▶ _TASK STATEMENT_: Transcribe only the lines from the line with "Write the OpenSCAD" through the line with "window_r = 60; // [30:5:90]", exactly, counting both of those lines as part of the stretch.

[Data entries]
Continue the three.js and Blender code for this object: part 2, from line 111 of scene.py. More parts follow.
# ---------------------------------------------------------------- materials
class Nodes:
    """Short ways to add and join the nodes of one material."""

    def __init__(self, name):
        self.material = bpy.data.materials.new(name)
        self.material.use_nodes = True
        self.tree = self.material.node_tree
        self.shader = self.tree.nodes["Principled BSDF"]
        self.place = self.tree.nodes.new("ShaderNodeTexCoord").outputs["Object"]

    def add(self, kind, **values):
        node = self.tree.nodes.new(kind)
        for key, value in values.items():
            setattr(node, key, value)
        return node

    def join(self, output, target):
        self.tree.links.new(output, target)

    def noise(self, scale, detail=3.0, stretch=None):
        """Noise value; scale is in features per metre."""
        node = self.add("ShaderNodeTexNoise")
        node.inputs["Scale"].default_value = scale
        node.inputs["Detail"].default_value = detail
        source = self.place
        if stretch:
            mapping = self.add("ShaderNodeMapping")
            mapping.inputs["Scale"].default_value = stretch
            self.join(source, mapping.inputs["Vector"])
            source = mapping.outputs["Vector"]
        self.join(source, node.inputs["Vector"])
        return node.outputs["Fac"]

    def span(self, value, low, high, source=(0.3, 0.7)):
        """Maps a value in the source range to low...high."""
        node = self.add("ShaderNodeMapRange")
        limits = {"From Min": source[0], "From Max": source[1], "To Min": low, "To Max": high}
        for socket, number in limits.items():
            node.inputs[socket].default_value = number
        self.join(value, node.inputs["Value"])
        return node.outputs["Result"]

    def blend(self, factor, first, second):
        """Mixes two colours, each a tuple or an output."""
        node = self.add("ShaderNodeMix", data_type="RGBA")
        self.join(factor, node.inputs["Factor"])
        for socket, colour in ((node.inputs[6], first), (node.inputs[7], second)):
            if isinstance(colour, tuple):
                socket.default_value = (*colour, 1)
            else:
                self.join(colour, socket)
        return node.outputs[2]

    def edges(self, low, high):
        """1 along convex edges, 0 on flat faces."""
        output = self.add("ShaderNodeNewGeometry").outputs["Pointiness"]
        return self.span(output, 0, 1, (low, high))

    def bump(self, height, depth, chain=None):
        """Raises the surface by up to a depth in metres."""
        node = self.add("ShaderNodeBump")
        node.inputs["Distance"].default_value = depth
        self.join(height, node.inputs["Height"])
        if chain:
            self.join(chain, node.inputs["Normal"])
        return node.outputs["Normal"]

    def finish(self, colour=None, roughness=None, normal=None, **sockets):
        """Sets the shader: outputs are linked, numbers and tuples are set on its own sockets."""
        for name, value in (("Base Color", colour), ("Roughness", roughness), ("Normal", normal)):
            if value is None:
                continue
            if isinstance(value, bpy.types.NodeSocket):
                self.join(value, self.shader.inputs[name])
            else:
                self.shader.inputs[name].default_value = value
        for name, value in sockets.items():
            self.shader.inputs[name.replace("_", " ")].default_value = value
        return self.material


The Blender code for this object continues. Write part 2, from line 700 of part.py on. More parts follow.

--

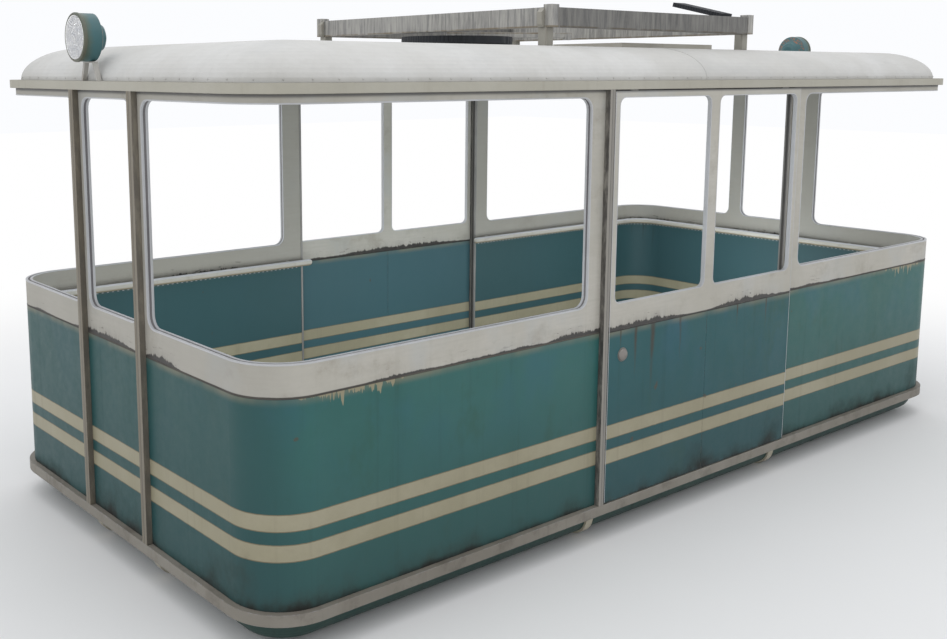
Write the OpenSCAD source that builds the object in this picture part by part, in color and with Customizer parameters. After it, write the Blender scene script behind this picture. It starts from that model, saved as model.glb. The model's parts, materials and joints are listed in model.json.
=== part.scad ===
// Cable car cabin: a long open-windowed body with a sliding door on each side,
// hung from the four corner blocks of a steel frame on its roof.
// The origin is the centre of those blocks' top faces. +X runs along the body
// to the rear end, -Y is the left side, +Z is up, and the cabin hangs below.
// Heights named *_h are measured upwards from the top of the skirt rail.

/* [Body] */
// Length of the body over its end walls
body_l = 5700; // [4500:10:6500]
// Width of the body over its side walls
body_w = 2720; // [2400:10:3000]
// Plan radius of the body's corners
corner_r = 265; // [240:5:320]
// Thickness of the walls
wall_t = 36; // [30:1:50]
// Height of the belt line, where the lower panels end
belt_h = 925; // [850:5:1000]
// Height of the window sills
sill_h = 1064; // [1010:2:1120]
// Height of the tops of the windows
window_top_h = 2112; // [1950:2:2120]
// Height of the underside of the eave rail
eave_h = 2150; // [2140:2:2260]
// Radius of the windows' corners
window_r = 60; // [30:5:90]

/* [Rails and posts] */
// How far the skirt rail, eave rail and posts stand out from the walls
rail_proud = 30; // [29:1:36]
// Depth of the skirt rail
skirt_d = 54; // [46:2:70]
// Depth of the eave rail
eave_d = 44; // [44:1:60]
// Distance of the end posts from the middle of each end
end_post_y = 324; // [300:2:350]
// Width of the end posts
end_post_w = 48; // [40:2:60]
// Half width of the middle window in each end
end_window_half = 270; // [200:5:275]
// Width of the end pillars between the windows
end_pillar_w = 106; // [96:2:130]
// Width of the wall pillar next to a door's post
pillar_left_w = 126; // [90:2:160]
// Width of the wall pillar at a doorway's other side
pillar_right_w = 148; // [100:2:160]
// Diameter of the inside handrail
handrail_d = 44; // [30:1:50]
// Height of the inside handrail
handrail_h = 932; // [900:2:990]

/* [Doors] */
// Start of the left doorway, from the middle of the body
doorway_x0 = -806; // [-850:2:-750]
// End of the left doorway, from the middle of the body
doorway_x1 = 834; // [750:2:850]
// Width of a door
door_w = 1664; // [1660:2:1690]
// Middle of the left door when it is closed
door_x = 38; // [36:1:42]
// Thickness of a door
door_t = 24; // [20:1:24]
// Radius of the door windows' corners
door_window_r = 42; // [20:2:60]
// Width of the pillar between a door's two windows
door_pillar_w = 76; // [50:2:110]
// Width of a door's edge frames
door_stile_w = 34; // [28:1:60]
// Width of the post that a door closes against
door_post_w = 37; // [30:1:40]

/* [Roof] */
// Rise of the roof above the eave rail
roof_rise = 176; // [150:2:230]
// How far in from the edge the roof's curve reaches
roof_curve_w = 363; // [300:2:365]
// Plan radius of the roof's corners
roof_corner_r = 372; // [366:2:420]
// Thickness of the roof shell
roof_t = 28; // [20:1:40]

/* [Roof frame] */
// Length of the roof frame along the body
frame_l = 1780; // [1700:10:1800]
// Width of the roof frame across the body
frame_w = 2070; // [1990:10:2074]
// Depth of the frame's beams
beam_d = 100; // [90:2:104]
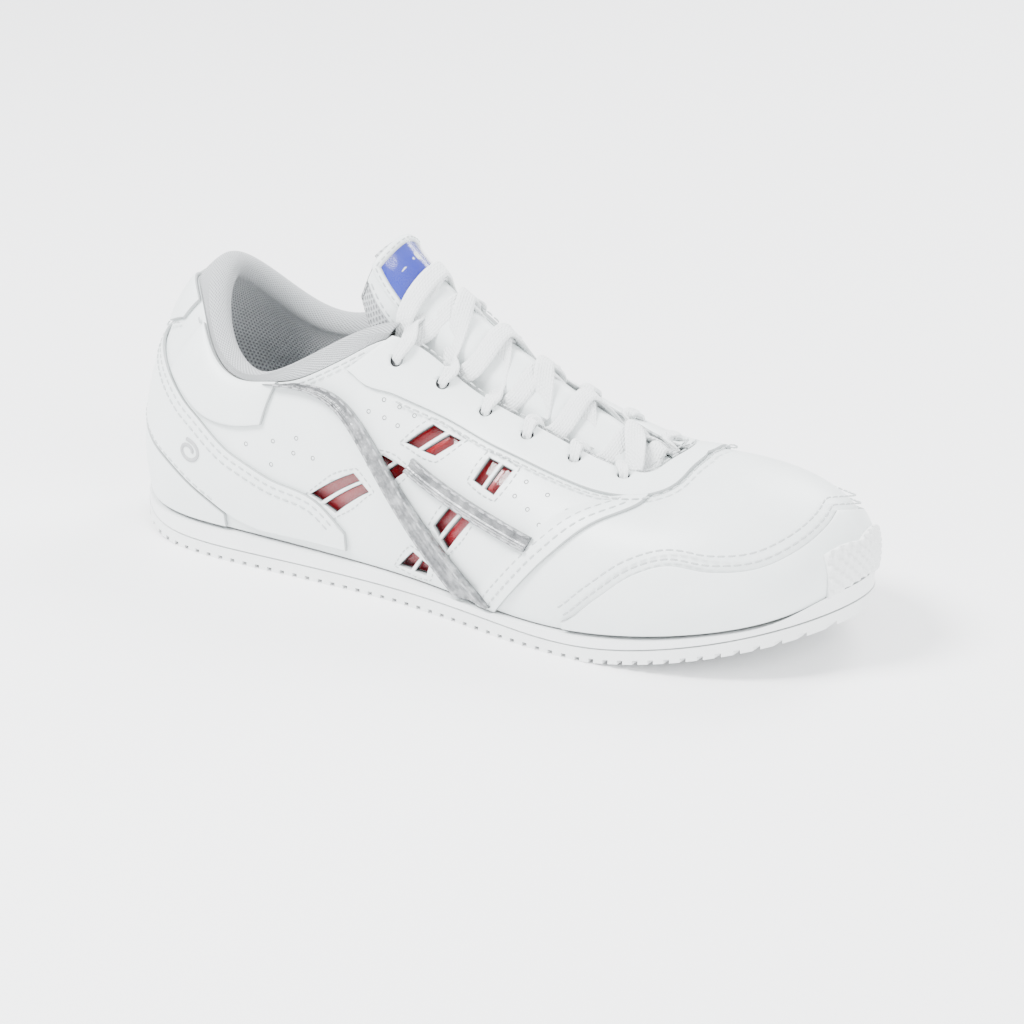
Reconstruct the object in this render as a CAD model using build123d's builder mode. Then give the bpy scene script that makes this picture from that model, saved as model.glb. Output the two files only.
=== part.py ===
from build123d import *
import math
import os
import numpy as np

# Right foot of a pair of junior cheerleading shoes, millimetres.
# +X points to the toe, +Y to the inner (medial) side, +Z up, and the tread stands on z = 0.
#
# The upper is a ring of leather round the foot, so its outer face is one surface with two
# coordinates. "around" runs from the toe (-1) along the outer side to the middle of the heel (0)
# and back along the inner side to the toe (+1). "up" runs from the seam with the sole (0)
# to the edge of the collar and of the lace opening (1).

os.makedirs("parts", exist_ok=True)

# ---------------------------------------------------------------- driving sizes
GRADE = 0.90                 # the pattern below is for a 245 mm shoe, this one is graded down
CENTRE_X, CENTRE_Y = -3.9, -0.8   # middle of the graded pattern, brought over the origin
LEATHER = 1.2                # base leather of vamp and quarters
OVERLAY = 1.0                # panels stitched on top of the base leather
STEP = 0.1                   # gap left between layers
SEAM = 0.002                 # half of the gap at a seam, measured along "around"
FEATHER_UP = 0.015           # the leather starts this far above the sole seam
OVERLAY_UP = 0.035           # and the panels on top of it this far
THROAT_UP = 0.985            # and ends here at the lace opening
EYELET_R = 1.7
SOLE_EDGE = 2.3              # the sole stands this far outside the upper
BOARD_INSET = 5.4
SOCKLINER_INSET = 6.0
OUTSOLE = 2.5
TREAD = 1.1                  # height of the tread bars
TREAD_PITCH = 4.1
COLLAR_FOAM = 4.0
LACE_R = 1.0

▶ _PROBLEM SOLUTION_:
Write the OpenSCAD source that builds the object in this picture part by part, in color and with Customizer parameters. After it, write the Blender scene script behind this picture. It starts from that model, saved as model.glb. The model's parts, materials and joints are listed in model.json.
=== part.scad ===
// Cable car cabin: a long open-windowed body with a sliding door on each side,
// hung from the four corner blocks of a steel frame on its roof.
// The origin is the centre of those blocks' top faces. +X runs along the body
// to the rear end, -Y is the left side, +Z is up, and the cabin hangs below.
// Heights named *_h are measured upwards from the top of the skirt rail.

/* [Body] */
// Length of the body over its end walls
body_l = 5700; // [4500:10:6500]
// Width of the body over its side walls
body_w = 2720; // [2400:10:3000]
// Plan radius of the body's corners
corner_r = 265; // [240:5:320]
// Thickness of the walls
wall_t = 36; // [30:1:50]
// Height of the belt line, where the lower panels end
belt_h = 925; // [850:5:1000]
// Height of the window sills
sill_h = 1064; // [1010:2:1120]
// Height of the tops of the windows
window_top_h = 2112; // [1950:2:2120]
// Height of the underside of the eave rail
eave_h = 2150; // [2140:2:2260]
// Radius of the windows' corners
window_r = 60; // [30:5:90]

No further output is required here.